* INSTRUCTION: Your task is to print all of the material verbatim.

BEGIN

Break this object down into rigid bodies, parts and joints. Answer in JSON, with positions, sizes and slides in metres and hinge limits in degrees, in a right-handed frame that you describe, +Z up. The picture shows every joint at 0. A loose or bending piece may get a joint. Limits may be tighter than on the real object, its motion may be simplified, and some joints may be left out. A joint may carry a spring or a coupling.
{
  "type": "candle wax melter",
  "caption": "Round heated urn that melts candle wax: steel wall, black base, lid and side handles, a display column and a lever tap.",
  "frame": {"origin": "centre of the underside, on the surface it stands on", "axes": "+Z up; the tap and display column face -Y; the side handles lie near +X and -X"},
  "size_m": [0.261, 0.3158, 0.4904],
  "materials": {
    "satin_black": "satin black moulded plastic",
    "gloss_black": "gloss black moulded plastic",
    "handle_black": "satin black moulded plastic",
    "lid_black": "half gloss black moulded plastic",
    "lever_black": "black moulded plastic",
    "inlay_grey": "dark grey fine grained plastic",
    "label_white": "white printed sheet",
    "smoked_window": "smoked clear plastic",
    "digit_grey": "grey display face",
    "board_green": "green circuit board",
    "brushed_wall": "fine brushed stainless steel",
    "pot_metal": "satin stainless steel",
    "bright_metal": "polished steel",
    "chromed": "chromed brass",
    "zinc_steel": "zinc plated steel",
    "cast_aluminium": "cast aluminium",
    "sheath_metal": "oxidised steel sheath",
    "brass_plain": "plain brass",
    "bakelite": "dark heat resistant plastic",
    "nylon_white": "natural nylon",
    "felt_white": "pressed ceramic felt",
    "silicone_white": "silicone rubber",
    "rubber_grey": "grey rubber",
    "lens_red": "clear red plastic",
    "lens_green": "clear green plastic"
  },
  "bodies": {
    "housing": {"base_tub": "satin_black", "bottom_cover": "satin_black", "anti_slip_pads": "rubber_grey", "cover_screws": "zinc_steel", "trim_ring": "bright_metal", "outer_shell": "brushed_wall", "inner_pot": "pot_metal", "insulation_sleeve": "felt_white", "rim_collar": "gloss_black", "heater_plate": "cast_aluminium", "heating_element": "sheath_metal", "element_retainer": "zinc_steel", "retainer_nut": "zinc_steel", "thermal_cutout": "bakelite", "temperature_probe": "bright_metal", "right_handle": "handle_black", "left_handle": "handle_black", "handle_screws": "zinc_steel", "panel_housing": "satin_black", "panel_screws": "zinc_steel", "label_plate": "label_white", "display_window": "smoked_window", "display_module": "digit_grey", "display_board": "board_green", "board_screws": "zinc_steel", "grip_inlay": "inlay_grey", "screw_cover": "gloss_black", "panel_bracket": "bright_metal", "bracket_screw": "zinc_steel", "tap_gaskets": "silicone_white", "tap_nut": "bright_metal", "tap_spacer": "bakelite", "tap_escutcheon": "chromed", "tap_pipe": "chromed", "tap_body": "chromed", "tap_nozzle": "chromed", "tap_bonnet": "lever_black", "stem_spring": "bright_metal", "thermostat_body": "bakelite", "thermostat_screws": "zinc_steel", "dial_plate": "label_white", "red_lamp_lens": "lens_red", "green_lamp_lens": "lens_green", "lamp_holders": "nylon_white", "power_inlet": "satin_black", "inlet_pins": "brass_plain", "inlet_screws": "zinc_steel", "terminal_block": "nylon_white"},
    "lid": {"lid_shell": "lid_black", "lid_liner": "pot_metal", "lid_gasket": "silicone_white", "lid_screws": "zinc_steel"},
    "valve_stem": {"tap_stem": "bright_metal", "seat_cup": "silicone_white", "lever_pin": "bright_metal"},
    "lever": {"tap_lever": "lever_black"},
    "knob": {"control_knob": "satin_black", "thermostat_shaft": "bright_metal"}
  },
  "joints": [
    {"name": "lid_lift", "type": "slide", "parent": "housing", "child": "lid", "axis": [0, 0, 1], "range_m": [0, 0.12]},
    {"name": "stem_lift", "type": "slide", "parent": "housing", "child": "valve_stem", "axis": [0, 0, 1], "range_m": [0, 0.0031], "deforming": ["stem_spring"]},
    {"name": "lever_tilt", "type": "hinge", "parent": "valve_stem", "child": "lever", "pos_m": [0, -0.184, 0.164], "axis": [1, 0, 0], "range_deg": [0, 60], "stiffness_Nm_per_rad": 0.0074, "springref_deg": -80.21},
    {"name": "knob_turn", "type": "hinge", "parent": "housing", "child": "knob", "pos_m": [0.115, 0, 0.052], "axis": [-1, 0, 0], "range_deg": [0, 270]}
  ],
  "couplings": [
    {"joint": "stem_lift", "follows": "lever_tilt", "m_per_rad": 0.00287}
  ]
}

END

* RESULT OF THE EXERCISE:
Break this object down into rigid bodies, parts and joints. Answer in JSON, with positions, sizes and slides in metres and hinge limits in degrees, in a right-handed frame that you describe, +Z up. The picture shows every joint at 0. A loose or bending piece may get a joint. Limits may be tighter than on the real object, its motion may be simplified, and some joints may be left out. A joint may carry a spring or a coupling.
{
  "type": "candle wax melter",
  "caption": "Round heated urn that melts candle wax: steel wall, black base, lid and side handles, a display column and a lever tap.",
  "frame": {"origin": "centre of the underside, on the surface it stands on", "axes": "+Z up; the tap and display column face -Y; the side handles lie near +X and -X"},
  "size_m": [0.261, 0.3158, 0.4904],
  "materials": {
    "satin_black": "satin black moulded plastic",
    "gloss_black": "gloss black moulded plastic",
    "handle_black": "satin black moulded plastic",
    "lid_black": "half gloss black moulded plastic",
    "lever_black": "black moulded plastic",
    "inlay_grey": "dark grey fine grained plastic",
    "label_white": "white printed sheet",
    "smoked_window": "smoked clear plastic",
    "digit_grey": "grey display face",
    "board_green": "green circuit board",
    "brushed_wall": "fine brushed stainless steel",
    "pot_metal": "satin stainless steel",
    "bright_metal": "polished steel",
    "chromed": "chromed brass",
    "zinc_steel": "zinc plated steel",
    "cast_aluminium": "cast aluminium",
    "sheath_metal": "oxidised steel sheath",
    "brass_plain": "plain brass",
    "bakelite": "dark heat resistant plastic",
    "nylon_white": "natural nylon",
    "felt_white": "pressed ceramic felt",
    "silicone_white": "silicone rubber",
    "rubber_grey": "grey rubber",
    "lens_red": "clear red plastic",
    "lens_green": "clear green plastic"
  },
  "bodies": {
    "housing": {"base_tub": "satin_black", "bottom_cover": "satin_black", "anti_slip_pads": "rubber_grey", "cover_screws": "zinc_steel", "trim_ring": "bright_metal", "outer_shell": "brushed_wall", "inner_pot": "pot_metal", "insulation_sleeve": "felt_white", "rim_collar": "gloss_black", "heater_plate": "cast_aluminium", "heating_element": "sheath_metal", "element_retainer": "zinc_steel", "retainer_nut": "zinc_steel", "thermal_cutout": "bakelite", "temperature_probe": "bright_metal", "right_handle": "handle_black", "left_handle": "handle_black", "handle_screws": "zinc_steel", "panel_housing": "satin_black", "panel_screws": "zinc_steel", "label_plate": "label_white", "display_window": "smoked_window", "display_module": "digit_grey", "display_board": "board_green", "board_screws": "zinc_steel", "grip_inlay": "inlay_grey", "screw_cover": "gloss_black", "panel_bracket": "bright_metal", "bracket_screw": "zinc_steel", "tap_gaskets": "silicone_white", "tap_nut": "bright_metal", "tap_spacer": "bakelite", "tap_escutcheon": "chromed", "tap_pipe": "chromed", "tap_body": "chromed", "tap_nozzle": "chromed", "tap_bonnet": "lever_black", "stem_spring": "bright_metal", "thermostat_body": "bakelite", "thermostat_screws": "zinc_steel", "dial_plate": "label_white", "red_lamp_lens": "lens_red", "green_lamp_lens": "lens_green", "lamp_holders": "nylon_white", "power_inlet": "satin_black", "inlet_pins": "brass_plain", "inlet_screws": "zinc_steel", "terminal_block": "nylon_white"},
    "lid": {"lid_shell": "lid_black", "lid_liner": "pot_metal", "lid_gasket": "silicone_white", "lid_screws": "zinc_steel"},
    "valve_stem": {"tap_stem": "bright_metal", "seat_cup": "silicone_white", "lever_pin": "bright_metal"},
    "lever": {"tap_lever": "lever_black"},
    "knob": {"control_knob": "satin_black", "thermostat_shaft": "bright_metal"}
  },
  "joints": [
    {"name": "lid_lift", "type": "slide", "parent": "housing", "child": "lid", "axis": [0, 0, 1], "range_m": [0, 0.12]},
    {"name": "stem_lift", "type": "slide", "parent": "housing", "child": "valve_stem", "axis": [0, 0, 1], "range_m": [0, 0.0031], "deforming": ["stem_spring"]},
    {"name": "lever_tilt", "type": "hinge", "parent": "valve_stem", "child": "lever", "pos_m": [0, -0.184, 0.164], "axis": [1, 0, 0], "range_deg": [0, 60], "stiffness_Nm_per_rad": 0.0074, "springref_deg": -80.21},
    {"name": "knob_turn", "type": "hinge", "parent": "housing", "child": "knob", "pos_m": [0.115, 0, 0.052], "axis": [-1, 0, 0], "range_deg": [0, 270]}
  ],
  "couplings": [
    {"joint": "stem_lift", "follows": "lever_tilt", "m_per_rad": 0.00287}
  ]
}